EMEA Structured Equity Issue: Amorim Energia’s €400m bond exchangeable into Galp Energia
One man and his share
In a year when the gulf between supply and demand in structured equity grew ever wider, the need to find new issuers of convertibles to sate the appetite of investors was crucial. Borrowing against a major shareholding – and pitching this as a rival to margin loans – has created exactly that. One man and his shares can now issue an exchangeable bond.
An unknown and unrated holding company with a large stake as its single asset is not an easy sell. Amorim Energia was not the first to try out such a structure, but its €400m issue was comfortably the largest and most elegant.
Amorim had previously relied on margin loans as financing against the controlling 38.34% stake it had built in Portuguese oil and gas major Galp since 2005.
“It was not a natural candidate for a capital markets transaction,” said Bruno Magnouat, global head of equity-linked at Societe Generale.
Galp itself proved to be both a plus and minus. The company has high dividend visibility and low volatility – important considering the equity is also the credit. Equity-linked investors also knew the asset incredibly well, but that was a result of the near US$2bn of paper with Galp as the underlying already in the market. The structure would need to deal with the impact of saturation on pricing.
An overcollateralised exchangeable with a pledge resulted. Overcollateralisation of 2.6 times is near the top of the 2–2.65 times range seen across five issues in Europe to date but compared reasonably to margin loans. More importantly, it gave the issuer five-year money without margin calls.

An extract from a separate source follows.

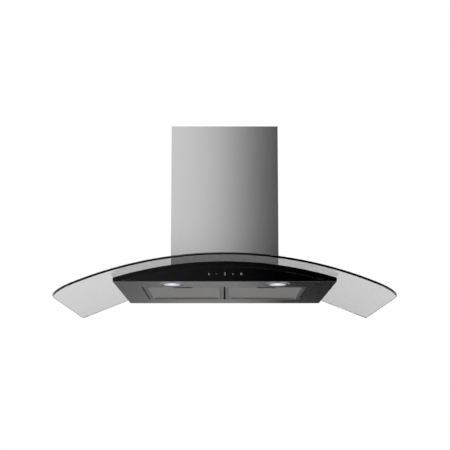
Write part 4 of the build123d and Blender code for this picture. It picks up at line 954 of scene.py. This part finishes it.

Key to the success was the provision of an unofficial prospectus, put together after many hours by lawyers and joint bookrunners Bank of America Merrill Lynch and SG. The document was not required, but detailed Amorim’s financials, business, risk factors and terms and conditions of the bonds.
The result was a multiple times covered book with pricing at the best end of terms for the issuer on marketing of a 3.375%–4.125% coupon and a 25%–30% premium. A book of more than 200 lines comprised strong outright participation at 47% and a number of hedge funds utilising long-only strategies.
“It is a margin loan without the margin,” said Yacine Amor, head of EMEA equity-linked at BofA Merrill.
The lack of movement in the share price – losing just 0.6% on the day of issue – illustrated the desire to maintain upside exposure on the stock and the overall success of the May 2013 deal.
A 10% drop in Portuguese shares over the following month gave the deal an additional shine.